| Problem |
Starting from the line that contains "origin = base_centre(parts)", copy every line exactly until the line that contains "obj.matrix_parent_inverse = Matrix.Identity(4)", which is also included.

| Data provided |
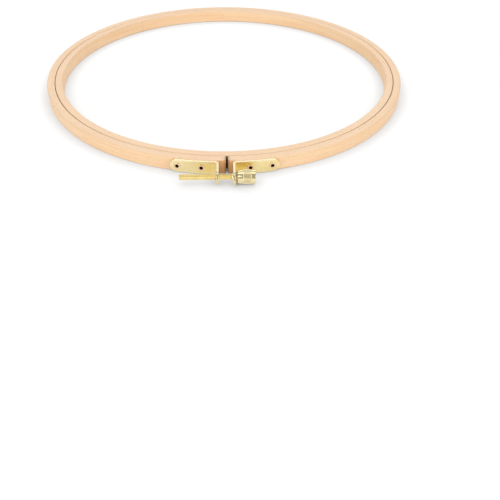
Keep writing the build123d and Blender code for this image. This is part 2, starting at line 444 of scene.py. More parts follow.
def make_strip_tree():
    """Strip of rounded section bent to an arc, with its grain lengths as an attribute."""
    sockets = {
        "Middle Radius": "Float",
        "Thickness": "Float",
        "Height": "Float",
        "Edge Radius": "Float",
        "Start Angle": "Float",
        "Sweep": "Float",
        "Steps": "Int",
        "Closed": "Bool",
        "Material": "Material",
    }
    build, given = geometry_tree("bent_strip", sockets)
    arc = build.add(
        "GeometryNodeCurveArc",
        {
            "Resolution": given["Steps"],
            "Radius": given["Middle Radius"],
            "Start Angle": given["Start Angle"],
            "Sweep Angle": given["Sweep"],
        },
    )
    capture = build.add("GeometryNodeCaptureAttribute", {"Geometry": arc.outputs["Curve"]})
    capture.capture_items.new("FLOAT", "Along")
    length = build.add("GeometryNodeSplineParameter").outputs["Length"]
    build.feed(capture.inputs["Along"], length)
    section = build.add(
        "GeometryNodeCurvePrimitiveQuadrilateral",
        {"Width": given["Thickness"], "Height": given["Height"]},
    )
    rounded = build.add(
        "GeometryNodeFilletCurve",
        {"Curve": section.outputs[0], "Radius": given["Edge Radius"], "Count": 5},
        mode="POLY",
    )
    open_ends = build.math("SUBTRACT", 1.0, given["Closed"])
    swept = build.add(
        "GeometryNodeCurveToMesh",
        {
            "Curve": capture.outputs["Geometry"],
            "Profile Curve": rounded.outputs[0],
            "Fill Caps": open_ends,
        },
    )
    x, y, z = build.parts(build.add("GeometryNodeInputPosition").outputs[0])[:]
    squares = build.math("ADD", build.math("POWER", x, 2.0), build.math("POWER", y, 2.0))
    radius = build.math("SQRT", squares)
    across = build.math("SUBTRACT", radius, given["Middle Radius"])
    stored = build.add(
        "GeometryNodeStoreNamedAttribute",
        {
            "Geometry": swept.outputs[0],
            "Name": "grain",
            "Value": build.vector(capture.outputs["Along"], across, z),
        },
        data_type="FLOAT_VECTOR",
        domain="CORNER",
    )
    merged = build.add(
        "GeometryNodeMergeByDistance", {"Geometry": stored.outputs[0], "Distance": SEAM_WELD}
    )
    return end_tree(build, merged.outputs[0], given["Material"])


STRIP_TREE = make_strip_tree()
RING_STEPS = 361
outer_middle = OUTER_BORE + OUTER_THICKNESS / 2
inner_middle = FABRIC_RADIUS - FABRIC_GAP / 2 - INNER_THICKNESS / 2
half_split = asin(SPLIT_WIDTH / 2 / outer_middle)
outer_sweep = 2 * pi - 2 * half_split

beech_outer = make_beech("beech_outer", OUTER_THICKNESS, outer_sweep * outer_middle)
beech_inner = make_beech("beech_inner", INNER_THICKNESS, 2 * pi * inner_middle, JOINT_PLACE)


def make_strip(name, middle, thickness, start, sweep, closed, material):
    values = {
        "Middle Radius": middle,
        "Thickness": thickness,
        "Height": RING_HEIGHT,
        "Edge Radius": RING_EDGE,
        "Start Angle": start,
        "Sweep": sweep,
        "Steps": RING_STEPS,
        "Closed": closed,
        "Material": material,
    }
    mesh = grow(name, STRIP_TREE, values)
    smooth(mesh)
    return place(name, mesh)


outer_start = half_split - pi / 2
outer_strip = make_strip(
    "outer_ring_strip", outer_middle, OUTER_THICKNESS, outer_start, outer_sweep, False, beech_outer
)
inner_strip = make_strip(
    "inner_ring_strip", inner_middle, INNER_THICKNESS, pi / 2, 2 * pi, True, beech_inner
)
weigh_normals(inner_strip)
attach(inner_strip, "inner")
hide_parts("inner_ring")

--

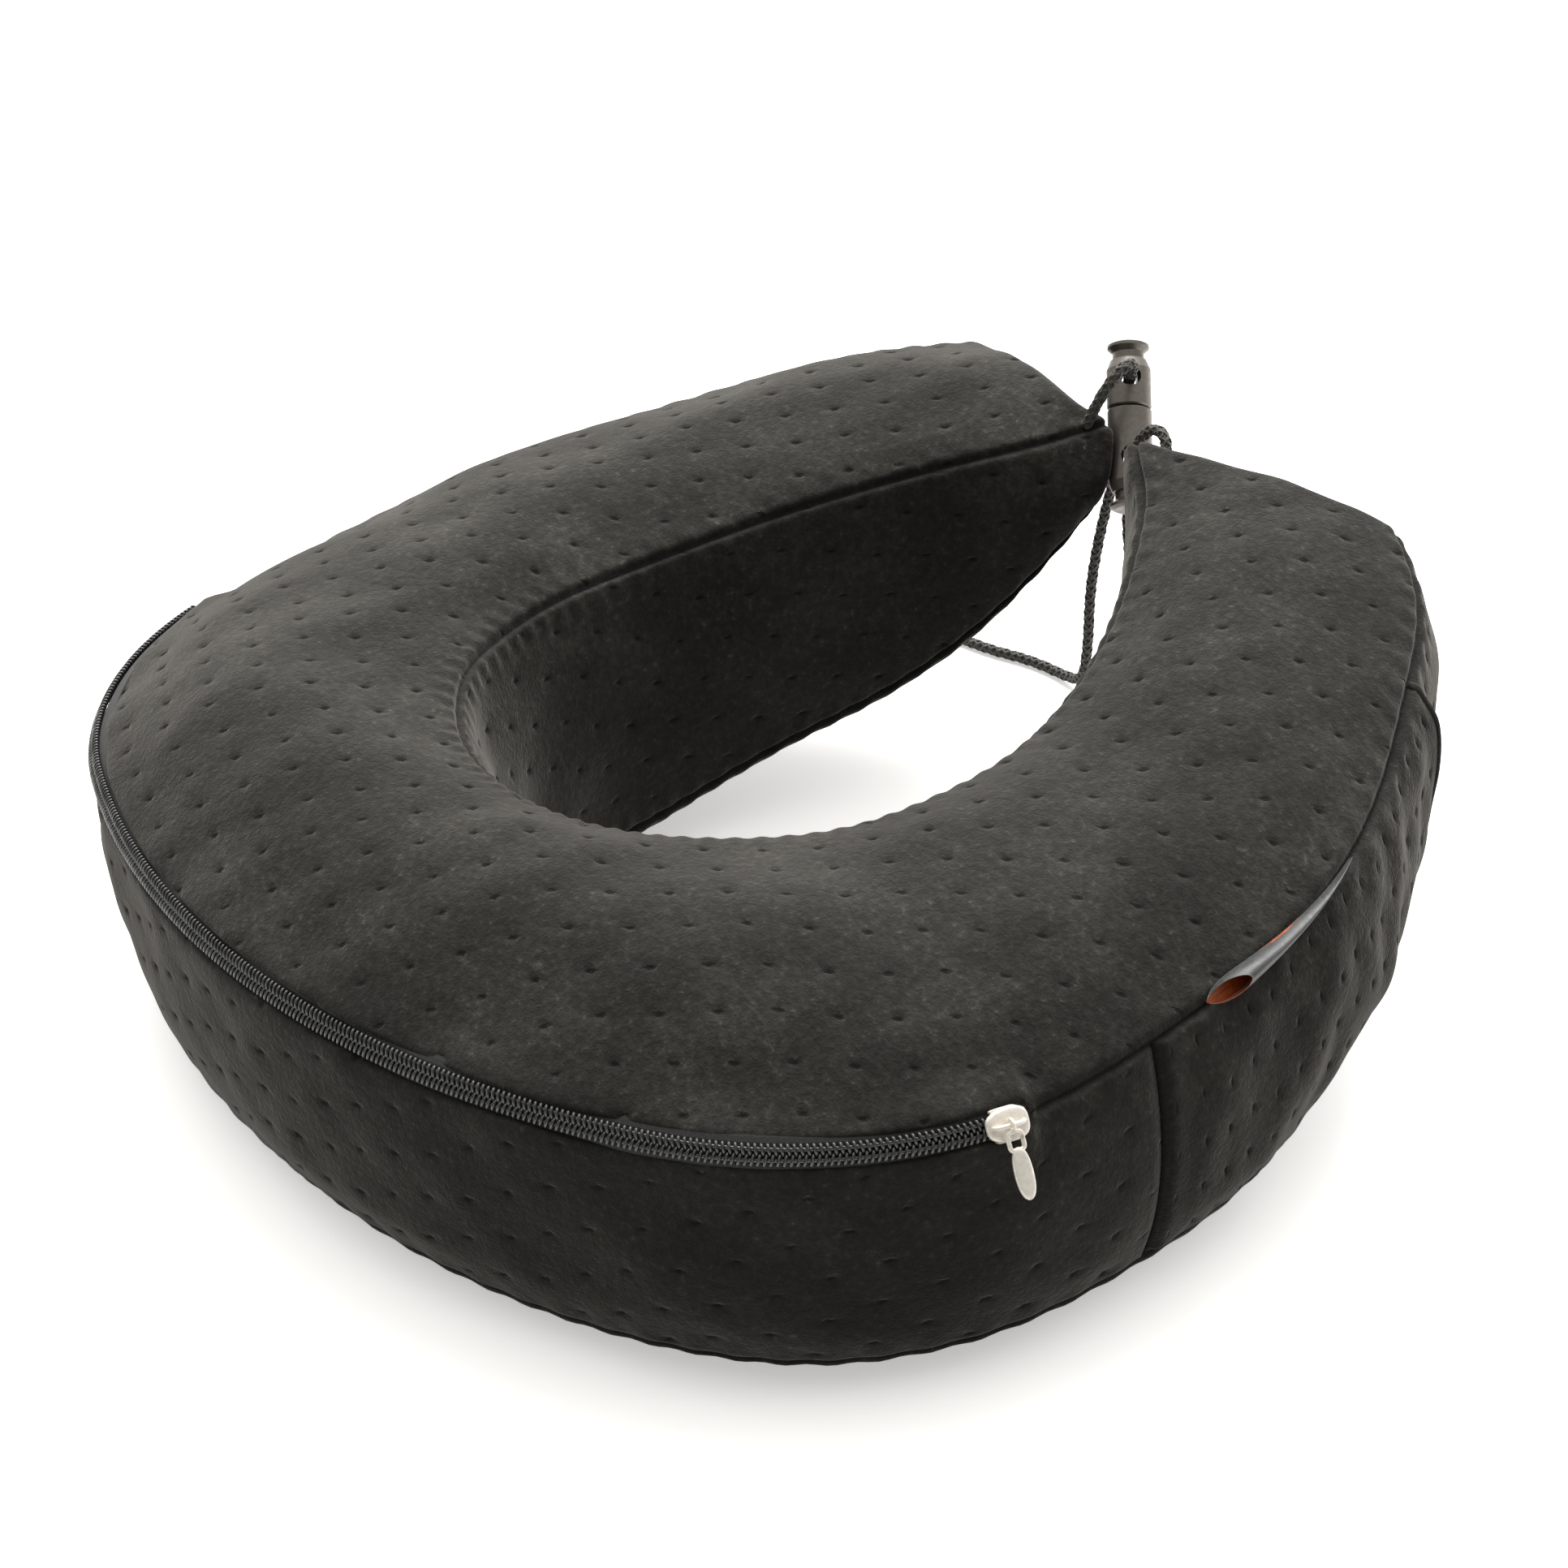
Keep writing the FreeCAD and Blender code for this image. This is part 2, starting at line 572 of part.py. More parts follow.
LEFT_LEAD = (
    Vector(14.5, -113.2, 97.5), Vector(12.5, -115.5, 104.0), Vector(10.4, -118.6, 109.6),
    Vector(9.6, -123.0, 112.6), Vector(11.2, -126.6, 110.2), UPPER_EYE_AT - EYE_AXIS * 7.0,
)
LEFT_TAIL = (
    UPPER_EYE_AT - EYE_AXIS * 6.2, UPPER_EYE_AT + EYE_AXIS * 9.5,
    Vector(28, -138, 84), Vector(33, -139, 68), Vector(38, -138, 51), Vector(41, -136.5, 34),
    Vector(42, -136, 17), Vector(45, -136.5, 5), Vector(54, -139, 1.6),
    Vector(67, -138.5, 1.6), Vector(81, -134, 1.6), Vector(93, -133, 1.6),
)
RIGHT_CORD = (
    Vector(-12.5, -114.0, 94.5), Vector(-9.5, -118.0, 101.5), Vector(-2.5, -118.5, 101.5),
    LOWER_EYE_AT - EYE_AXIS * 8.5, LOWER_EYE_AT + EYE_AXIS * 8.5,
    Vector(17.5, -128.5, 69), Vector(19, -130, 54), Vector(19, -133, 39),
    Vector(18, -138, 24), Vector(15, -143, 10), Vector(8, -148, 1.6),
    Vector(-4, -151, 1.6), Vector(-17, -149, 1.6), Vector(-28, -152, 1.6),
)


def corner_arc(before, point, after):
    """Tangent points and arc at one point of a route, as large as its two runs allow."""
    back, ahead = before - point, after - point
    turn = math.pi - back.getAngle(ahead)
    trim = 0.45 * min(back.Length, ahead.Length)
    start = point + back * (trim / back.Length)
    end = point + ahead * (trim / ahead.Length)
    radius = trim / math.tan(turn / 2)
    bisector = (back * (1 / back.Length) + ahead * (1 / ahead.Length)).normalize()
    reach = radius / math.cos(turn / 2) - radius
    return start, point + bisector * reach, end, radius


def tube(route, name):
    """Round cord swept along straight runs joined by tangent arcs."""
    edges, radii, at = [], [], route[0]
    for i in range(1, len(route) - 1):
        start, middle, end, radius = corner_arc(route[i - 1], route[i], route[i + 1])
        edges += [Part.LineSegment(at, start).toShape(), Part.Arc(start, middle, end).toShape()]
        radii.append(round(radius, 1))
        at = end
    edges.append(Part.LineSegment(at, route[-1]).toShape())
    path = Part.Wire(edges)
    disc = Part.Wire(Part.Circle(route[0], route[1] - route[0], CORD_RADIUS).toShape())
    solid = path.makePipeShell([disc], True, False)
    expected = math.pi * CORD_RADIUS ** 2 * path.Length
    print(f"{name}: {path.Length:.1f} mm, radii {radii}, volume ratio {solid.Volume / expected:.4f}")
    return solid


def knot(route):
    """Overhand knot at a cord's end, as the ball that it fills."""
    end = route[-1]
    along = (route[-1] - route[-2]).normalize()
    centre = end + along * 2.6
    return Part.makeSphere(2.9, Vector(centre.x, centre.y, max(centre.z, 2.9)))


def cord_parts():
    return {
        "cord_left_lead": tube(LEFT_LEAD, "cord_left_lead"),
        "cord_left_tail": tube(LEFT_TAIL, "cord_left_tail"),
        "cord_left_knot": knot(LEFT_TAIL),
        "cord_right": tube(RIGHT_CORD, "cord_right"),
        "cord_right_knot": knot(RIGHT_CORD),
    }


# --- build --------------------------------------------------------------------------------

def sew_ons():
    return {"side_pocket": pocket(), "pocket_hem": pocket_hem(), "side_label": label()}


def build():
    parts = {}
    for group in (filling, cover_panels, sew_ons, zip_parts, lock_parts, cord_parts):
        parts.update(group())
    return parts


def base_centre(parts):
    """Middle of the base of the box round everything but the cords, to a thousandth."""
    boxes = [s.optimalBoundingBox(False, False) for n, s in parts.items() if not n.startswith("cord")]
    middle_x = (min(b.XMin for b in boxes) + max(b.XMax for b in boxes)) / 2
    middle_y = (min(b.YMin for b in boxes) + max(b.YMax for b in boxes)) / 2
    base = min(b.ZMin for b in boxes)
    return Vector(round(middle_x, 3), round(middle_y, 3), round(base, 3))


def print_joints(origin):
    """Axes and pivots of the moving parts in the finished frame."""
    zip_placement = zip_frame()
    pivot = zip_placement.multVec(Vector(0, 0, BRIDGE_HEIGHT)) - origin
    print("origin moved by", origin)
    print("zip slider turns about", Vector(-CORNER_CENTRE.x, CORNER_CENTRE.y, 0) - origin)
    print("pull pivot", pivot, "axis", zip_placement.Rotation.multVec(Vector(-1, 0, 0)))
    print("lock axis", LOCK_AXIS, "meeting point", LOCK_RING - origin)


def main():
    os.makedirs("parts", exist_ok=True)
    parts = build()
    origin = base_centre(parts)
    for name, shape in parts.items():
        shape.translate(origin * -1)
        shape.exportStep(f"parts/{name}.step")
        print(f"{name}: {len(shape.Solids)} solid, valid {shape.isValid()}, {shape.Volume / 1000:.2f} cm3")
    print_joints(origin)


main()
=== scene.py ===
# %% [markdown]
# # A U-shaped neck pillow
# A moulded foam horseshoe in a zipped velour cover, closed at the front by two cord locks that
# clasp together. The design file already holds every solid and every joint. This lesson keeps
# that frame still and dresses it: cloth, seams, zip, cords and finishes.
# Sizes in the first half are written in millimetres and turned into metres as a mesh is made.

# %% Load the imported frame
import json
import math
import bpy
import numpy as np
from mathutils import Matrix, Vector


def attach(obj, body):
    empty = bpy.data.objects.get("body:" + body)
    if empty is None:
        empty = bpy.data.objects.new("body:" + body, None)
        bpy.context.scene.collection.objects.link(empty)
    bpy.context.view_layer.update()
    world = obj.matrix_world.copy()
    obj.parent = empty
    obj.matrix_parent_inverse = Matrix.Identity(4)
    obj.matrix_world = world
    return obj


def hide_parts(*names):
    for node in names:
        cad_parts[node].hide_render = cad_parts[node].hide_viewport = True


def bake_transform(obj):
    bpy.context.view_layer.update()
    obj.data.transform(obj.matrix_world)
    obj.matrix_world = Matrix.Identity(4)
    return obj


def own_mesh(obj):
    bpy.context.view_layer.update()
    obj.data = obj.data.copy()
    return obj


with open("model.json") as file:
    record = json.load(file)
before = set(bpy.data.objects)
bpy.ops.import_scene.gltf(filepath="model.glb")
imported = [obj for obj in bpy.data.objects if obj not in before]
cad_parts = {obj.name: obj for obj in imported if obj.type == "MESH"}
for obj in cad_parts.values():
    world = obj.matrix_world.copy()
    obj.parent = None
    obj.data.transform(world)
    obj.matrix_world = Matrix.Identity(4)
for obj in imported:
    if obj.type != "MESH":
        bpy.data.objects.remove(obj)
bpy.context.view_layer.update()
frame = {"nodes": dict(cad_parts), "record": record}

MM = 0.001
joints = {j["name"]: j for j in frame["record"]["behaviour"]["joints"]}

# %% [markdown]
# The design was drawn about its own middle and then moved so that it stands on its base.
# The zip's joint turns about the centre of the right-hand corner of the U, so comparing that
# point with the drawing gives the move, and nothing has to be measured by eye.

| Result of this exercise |
    origin = base_centre(parts)
    for name, shape in parts.items():
        shape.translate(origin * -1)
        shape.exportStep(f"parts/{name}.step")
        print(f"{name}: {len(shape.Solids)} solid, valid {shape.isValid()}, {shape.Volume / 1000:.2f} cm3")
    print_joints(origin)


main()
=== scene.py ===
# %% [markdown]
# # A U-shaped neck pillow
# A moulded foam horseshoe in a zipped velour cover, closed at the front by two cord locks that
# clasp together. The design file already holds every solid and every joint. This lesson keeps
# that frame still and dresses it: cloth, seams, zip, cords and finishes.
# Sizes in the first half are written in millimetres and turned into metres as a mesh is made.

# %% Load the imported frame
import json
import math
import bpy
import numpy as np
from mathutils import Matrix, Vector


def attach(obj, body):
    empty = bpy.data.objects.get("body:" + body)
    if empty is None:
        empty = bpy.data.objects.new("body:" + body, None)
        bpy.context.scene.collection.objects.link(empty)
    bpy.context.view_layer.update()
    world = obj.matrix_world.copy()
    obj.parent = empty
    obj.matrix_parent_inverse = Matrix.Identity(4)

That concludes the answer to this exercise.